In unseren reichen Gesellschaften hat der Zugang zur Gesundheitsversorgung einen relativ kleinen Einfluss. Vielmehr wiegen soziale Faktoren und wie sich unsere Lebenswelt verändert hat. In den USA hingegen, wo es bis zu Obamacare viele Unversicherte gab, die nur zu absolut basaler Notfallversorgung Zugang hatten, war es so, dass der Zugang relevant war.

Es gibt auch Menschen, die grundsätzlich gesund leben, aber dann experimentelle Behandlungen ausprobieren, die nicht zielführend sind und ihren Gesundheitszustand sogar noch verschlimmern. Gibt es da auch eine Schuldfrage?

Da muss man genau hinschauen. Insgesamt erlauben wir einen gewissen Grad an Selbstzerstörung -, das ist sozial akzeptiert. So wie wir etwa alle gemeinsam Alkohol trinken und Rauchen nicht komplett verpönt ist. Solange wir bestimmte Körpermodifikationen, einen bestimmten Arbeitsstil, Stress und Bewegungsmangel akzeptieren, solange ist es schwer, zu sagen, jetzt müssen wir den Extremsportler oder die Frau, die eine wilde experimentelle Therapie anvisiert, bestrafen. Wenn wir genauer hinschauen, kann es sein, dass diese junge Frau sich gesund ernährt, viel Sport treibt und nun aber diese eine Sache macht. Das werfen wir vielleicht dem Manager nicht vor, obwohl der seine Gesundheit durch seine Arbeit auch stark beeinträchtigt.

In der Diskussion sind also viele Werturteile versteckt.

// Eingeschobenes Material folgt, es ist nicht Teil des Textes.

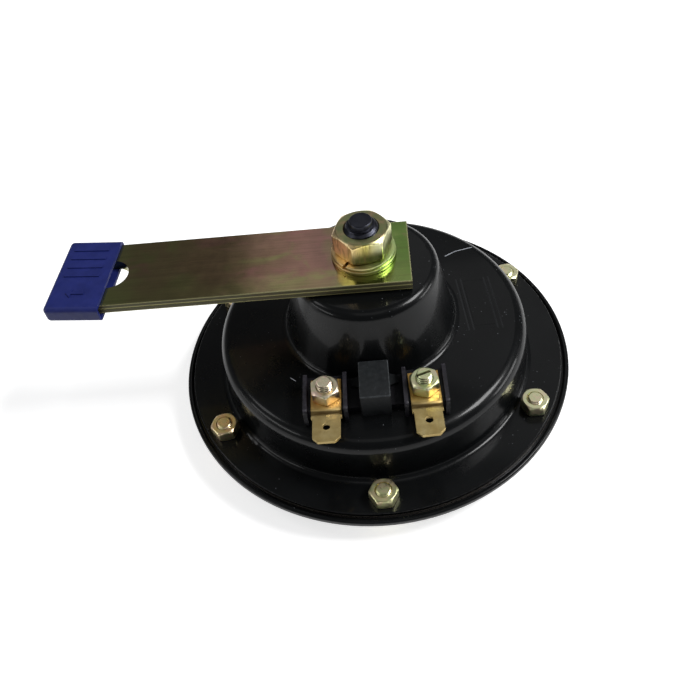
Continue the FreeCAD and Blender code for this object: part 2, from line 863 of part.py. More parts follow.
def terminal_base(envelope):
    """The insulating moulding: a plate under each terminal, four ribs and a thin web."""
    foot = shoulder_z - over
    inner_rib, outer_rib = rib_offsets
    half_rib = rib_thickness / 2
    solids = []
    for side in (-1, 1):
        x0, x1 = sorted((side * (inner_rib - half_rib), side * base_half_width))
        solids.append(block(x0, x1, base_front_y, base_back_y, foot, base_top_z))
        for offset in rib_offsets:
            x = side * offset
            rib = block(x - half_rib, x + half_rib, rib_front_y, base_back_y, foot,
                        base_top_z + rib_height)
            front = [e for e in rib.Edges if e.BoundBox.Center.z > base_top_z + rib_height - same
                     and e.BoundBox.XLength > half_rib]
            solids.append(rib.makeFillet(rib_thickness, front))
    body = turned(solids[0].fuse(solids[1:]), housing_turn).fuse(base_web(0.0))
    x, y = adjuster_place()
    body = body.cut(cylinder(adjuster_head_radius + slide_gap, foot, base_top_z, x, y))
    body = body.cut(envelope)
    for x, y in terminal_places():
        low = drum_top_z(math.hypot(x, y)) - housing_sheet
        body = body.fuse(cylinder(spigot_radius, low, base_top_z - spigot_overlap, x, y))
        body = body.cut(cylinder(screw_radius + hole_gap, low - over, base_top_z + over, x, y))
    return body.removeSplitter()


def terminal_tab(index):
    """A blade terminal: a wide root under the nut, a step down, and the blade."""
    x, y = terminal_places()[index]
    back = y + tab_root_back
    blade_z = tab_top - tab_step
    shoulder_y = tab_bend_y - tab_step / 2 - tab_shoulder_length
    tip_y = shoulder_y - tab_blade_length
    points = [(back, tab_top), (tab_bend_y, tab_top), (tab_bend_y - tab_step / 2, blade_z),
              (tip_y, blade_z)]
    bends = [tab_bend_inner + tab_thickness, tab_bend_inner]

    def in_side_view(point):
        return vec(x - tab_root_width / 2, point[0], point[1])

    strip = sheet_face(points, bends, tab_thickness, 1, in_side_view)
    strip = strip.extrude(vec(tab_root_width, 0, 0))
    half = tab_blade_width / 2
    waist = tab_tip_chamfer
    outline = [(x - half, tip_y + waist), (x - half + waist, tip_y), (x + half - waist, tip_y),
               (x + half, tip_y + waist), (x + half, shoulder_y), (x + tab_root_width, shoulder_y),
               (x + tab_root_width, back + over), (x - tab_root_width, back + over),
               (x - tab_root_width, shoulder_y), (x - half, shoulder_y)]
    wire = Part.makePolygon([vec(a, b, 0) for a, b in outline + outline[:1]])
    plan = Part.Face(wire).extrude(vec(0, 0, big_nut_top))
    strip = strip.common(plan)
    hole_y = tip_y + tab_hole_from_tip
    strip = strip.cut(cylinder(tab_hole_radius, 0, big_nut_top, x, hole_y))
    strip = strip.cut(cylinder(screw_radius + hole_gap, 0, big_nut_top, x, y))
    return turned(strip, terminal_turns[index], (x, y))


def terminal_stud(index):
    x, y = terminal_places()[index]
    low = stud_head_underside(x, y) + terminal_head_height
    end = tab_top + small_nut_height + terminal_stud_standout
    shank = cylinder(screw_radius, low, end, x, y)
    shank = shank.makeChamfer(screw_end_chamfer, circle_edges(shank, screw_radius, end))
    head = cylinder(terminal_head_radius, low - terminal_head_height, low, x, y)
    return shank.fuse(head).removeSplitter()


def terminal_nut(index):
    x, y = terminal_places()[index]
    return hex_nut(small_nut_flats, small_nut_height, screw_radius + thread_gap, x, y, tab_top,
                   terminal_nut_turns[index])


def inner_insulators(cavity):
    """Fibre washers under the drum's top, shaped to its slope."""
    solids = []
    for x, y in terminal_places():
        under = drum_top_z(math.hypot(x, y)) - housing_sheet
        washer = tube(inner_insulator_radius, screw_radius + hole_gap,
                      under - inner_insulator_thickness, under + over, x, y)
        washer = washer.common(cavity)
        solids.append(washer.cut(cylinder(spigot_radius + hole_gap, under, under + 2 * over, x, y)))
    return Part.makeCompound(solids)


def lead(points):
    """A stiff enamelled wire along straight runs joined by arcs."""
    bends = [lead_bend] * (len(points) - 2)
    path = Part.Wire(rounded_edges(points, bends, lambda p: p))
    along = (points[1] - points[0]).normalize()
    end = Part.Wire(Part.Circle(points[0], along, lead_radius).toShape())
    return path.makePipeShell([end], True, False)


def stud_head_underside(x, y):
    under = drum_top_z(math.hypot(x, y)) - housing_sheet
    return under - inner_insulator_thickness - terminal_head_height


def lead_hole_angles():
    """Where the winding's two ends pass down through the yoke plate."""
    x, y = terminal_places()[0]
    return [math.degrees(math.atan2(y, x)), fixed_lead_angle]


def coil_leads():
    """From the winding to the left terminal, and to the fixed contact's arm."""
    start_z = yoke_top + bobbin_wall + lead_rise
    solids = []
    for k, angle in enumerate(lead_hole_angles()):
        ax, ay = on_circle(winding_radius + lead_touch, angle)
        bx, by = on_circle(lead_hole_circle, angle)
        points = [vec(ax, ay, start_z), vec(bx, by, start_z)]
        if k == 0:
            x, y = terminal_places()[0]
            run_z = stud_head_underside(x, y) - lead_radius - lead_touch
            points += [vec(bx, by, run_z), vec(x, y, run_z)]
        else:
            points.append(vec(bx, by, fixed_arm_top))
        solids.append(lead(points))
    return Part.makeCompound(solids)


def breaker_lead():
    """From the moving arm's rivet to the right terminal."""
    x0, y0 = breaker_rivet_places()[0]
    x1, y1 = terminal_places()[1]
    high = arm_bottom - arm_gap - rivet_head_height
    low = high - breaker_lead_drop
    return lead([vec(x0, y0, high), vec(x0, y0, low), vec(x1, y1, low),
                 vec(x1, y1, stud_head_underside(x1, y1))])


def export(name, shape):
    solids = shape.Solids
    kept = solids[0] if len(solids) == 1 else Part.makeCompound(solids)
    if not kept.isValid():
        print("not valid:", name)
    kept.exportStep(os.path.join("parts", name + ".step"))
    print(name, len(solids), round(sum(s.Volume for s in solids), 2))


def main():
    envelope = housing_envelope()
    cavity = housing_cavity()
    export("housing", housing())
    export("front_cover", front_cover())
    export("front_gasket", rim_ring(gasket_inner_radius, ring_top, front_gasket_top))
    export("rear_gasket", rim_ring(gasket_inner_radius, diaphragm_top, rear_gasket_top))
    export("diaphragm", diaphragm())
    export("flange_screws", flange_screws())
    export("flange_nuts", flange_nuts())
    export("pole_core", pole_core())
    export("seat_washer", tube(seat_washer_radius, stud_hole_radius, turret_top, bracket_bottom))
    export("bracket_lower_leaf", leaf(bracket_bottom))
    export("bracket_upper_leaf", leaf(bracket_bottom + leaf_thickness))
    export("flat_washer", tube(flat_washer_radius, stud_hole_radius, bracket_top, spring_washer_bottom))
    export("spring_washer", spring_washer())
    export("mounting_nut", hex_nut(big_nut_flats, big_nut_height, stud_radius + thread_gap, 0, 0,
                                   big_nut_bottom, big_nut_turn))
    export("protective_cap", protective_cap())
    export("armature", armature())
    export("armature_spacer", washer_on_stem(front_gasket_top, spacer_height))
    export("tone_disc", tone_disc())
    export("armature_washer", washer_on_stem(tone_disc_bottom, clamp_washer_thickness))
    export("armature_nut", hex_nut(stem_nut_flats, stem_nut_height, stem_radius + thread_gap, 0, 0,
                                   clamp_washer_bottom - stem_nut_height, 0.0))
    export("coil_bobbin", coil_bobbin())
    export("coil_winding", coil_winding())
    export("yoke_plate", yoke_plate())
    export("moving_arm_pad", moving_pad())
    export("fixed_arm_pad", fixed_pad())
    export("breaker_rivets", breaker_rivets())
    export("moving_arm", moving_arm())
    export("moving_contact", moving_contact())
    export("fixed_contact", fixed_contact())
    export("fixed_arm", fixed_arm())
    export("adjusting_screw", adjusting_screw())
    export("adjuster_cover", adjuster_cover(envelope))
    export("terminal_base", terminal_base(envelope))
    export("inner_insulators", inner_insulators(cavity))
    export("coil_leads", coil_leads())
    export("breaker_lead", breaker_lead())
    for index, side in enumerate(("left", "right")):
        export("terminal_tab_" + side, terminal_tab(index))
        export("terminal_stud_" + side, terminal_stud(index))
        export("terminal_nut_" + side, terminal_nut(index))


main()
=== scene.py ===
import bpy
import math
from mathutils import Matrix, Vector


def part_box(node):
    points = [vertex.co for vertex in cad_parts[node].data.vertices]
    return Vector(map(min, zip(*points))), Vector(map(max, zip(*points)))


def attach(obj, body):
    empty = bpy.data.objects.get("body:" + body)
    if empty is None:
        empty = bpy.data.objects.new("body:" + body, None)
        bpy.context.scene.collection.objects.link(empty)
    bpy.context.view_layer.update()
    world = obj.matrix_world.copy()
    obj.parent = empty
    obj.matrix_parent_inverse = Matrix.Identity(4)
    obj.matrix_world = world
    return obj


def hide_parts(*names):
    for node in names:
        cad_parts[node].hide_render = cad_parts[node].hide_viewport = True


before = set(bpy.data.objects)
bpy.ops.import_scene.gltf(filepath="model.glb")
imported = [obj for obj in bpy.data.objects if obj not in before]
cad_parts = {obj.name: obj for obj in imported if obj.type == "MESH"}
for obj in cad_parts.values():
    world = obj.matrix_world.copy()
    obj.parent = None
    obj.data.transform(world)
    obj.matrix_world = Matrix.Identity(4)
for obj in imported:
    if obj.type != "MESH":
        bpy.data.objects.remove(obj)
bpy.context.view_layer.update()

MM = 0.001
TAU = 2 * math.pi
X, Y, Z = 0, 1, 2
LOW, HIGH = 0, 1


def edge(node, side, axis, digits=2):
    """Where the box of a CAD node ends, in millimetres."""
    return round(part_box(node)[side][axis] / MM, digits)


# Fasteners, in millimetres and degrees; threads, heads and holes are given by their radius, and threads
# start out of sight in their nuts
SCREW_CIRCLE = 43.75
SCREW_ANGLES = [-149.3 + 60 * k for k in range(6)]
RIM_NUT_TURNS = (10.0, 1.5, 0.0, 12.0, 50.0, 21.0)
TERMINAL_NUT_TURNS = (35.0, 41.0)
SMALL_FLATS = 6.1
SMALL_THREAD = 1.8
SMALL_CORE = SMALL_THREAD - 0.38
RIM_PITCH = 0.6
TERMINAL_PITCH = 0.7
NUT_FIT = 0.05
THREAD_START_IN_NUT = 1.3
SCREW_HEAD = 3.8
SCREW_HEAD_HEIGHT = 2.5
SCREW_HEAD_ROUND = 1.0
SCREW_SLOT_HALF_WIDTH = 0.5
SCREW_SLOT_DEPTH = 1.1
TERMINAL_HEAD = 3.0
TERMINAL_HEAD_HEIGHT = 1.0
STUD_SLOT_HALF_WIDTH = 0.32
STUD_SLOT_DEPTH = 0.45
STUD_SLOT_TURN = 20.0
BIG_FLATS = 12.0
BIG_NUT_TURN = 10.5
STUD_THREAD = 3.9
STUD_PITCH = 1.25
STUD_SHANK = 3.3
STUD_THREAD_HIDDEN = 2.0
STUD_HOLE = 4.05
DOG = 2.6
DOG_HEIGHT = 1.3
DOG_ROUND = 0.28
HOUSING_SHEET = 1.0
SPRING_GAP = 0.8
SPRING_SLANT = 20.0
SPRING_TURN = -128.0

# Heights and edges that the CAD part gives
FLANGE_TOP = edge("flange_nuts", LOW, Z)
RIM_NUT_TOP = edge("flange_nuts", HIGH, Z)
RIM_SCREW_LOW = edge("flange_screws", LOW, Z)
RIM_SCREW_END = edge("flange_screws", HIGH, Z)
TAB_TOP = edge("terminal_nut_left", LOW, Z)
TERMINAL_NUT_TOP = edge("terminal_nut_left", HIGH, Z)
TERMINAL_STUD_LOW = edge("terminal_stud_left", LOW, Z)
TERMINAL_STUD_END = edge("terminal_stud_left", HIGH, Z)
TERMINALS = [(edge(stud, HIGH, X, 4) - TERMINAL_HEAD, (edge(stud, LOW, Y, 4) + edge(stud, HIGH, Y, 4)) / 2)
             for stud in ("terminal_stud_left", "terminal_stud_right")]
BIG_NUT_LOW = edge("mounting_nut", LOW, Z)
BIG_NUT_TOP = edge("mounting_nut", HIGH, Z)
CORE = edge("pole_core", HIGH, X)
CORE_LOW = edge("pole_core", LOW, Z)
CORE_TOP = edge("housing", HIGH, Z) - HOUSING_SHEET
STUD_END = edge("pole_core", HIGH, Z)
BRACKET_SIDE = edge("bracket_upper_leaf", HIGH, Y)
BRACKET_END = edge("bracket_upper_leaf", HIGH, X)
BRACKET_TOP = edge("bracket_upper_leaf", HIGH, Z)
LEAF_JOINT = edge("bracket_upper_leaf", LOW, Z)
BRACKET_LOW = edge("bracket_lower_leaf", LOW, Z)
RIB_TOP = edge("terminal_base", HIGH, Z)
BLOCK_TOP = edge("adjuster_cover", HIGH, Z, 1)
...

Genau. Wir mögen die Raucher nicht so gerne und finden jemand, der mehr wiegt, der muss faul sein. Das ist der falsche Weg. In meiner Disziplin hört dann meist die Debatte auf, weil es einen Konsens gibt, dass das der falsche Weg ist. Das wiederum ist etwas, was mich bedrückt, denn es ist nun mal so, dass das Verhalten so relevant für den Gesundheitszustand ist. Bloß, weil wir sagen, wir dürfen Menschen für ihr Verhalten nicht bestrafen, heißt es nicht, dass wir uns vom Gesundheitsverhalten abwenden - das geht auch nicht. Das Gesundheitsverhalten ist so entscheidend, dass wir da ranmüssen mit Aufklärung, und mit der Gestaltung unserer Lebenswelt. Da sind Ansätze, die es wert sind, genauer hinzusehen.

Zur Person

Alena

Buyx

ist seit April 2014 Professorin für Biomedizinische Ethik an der Christian-Albrechts-Universität zu Kiel, Mitglied im Deutschen Ethikrat.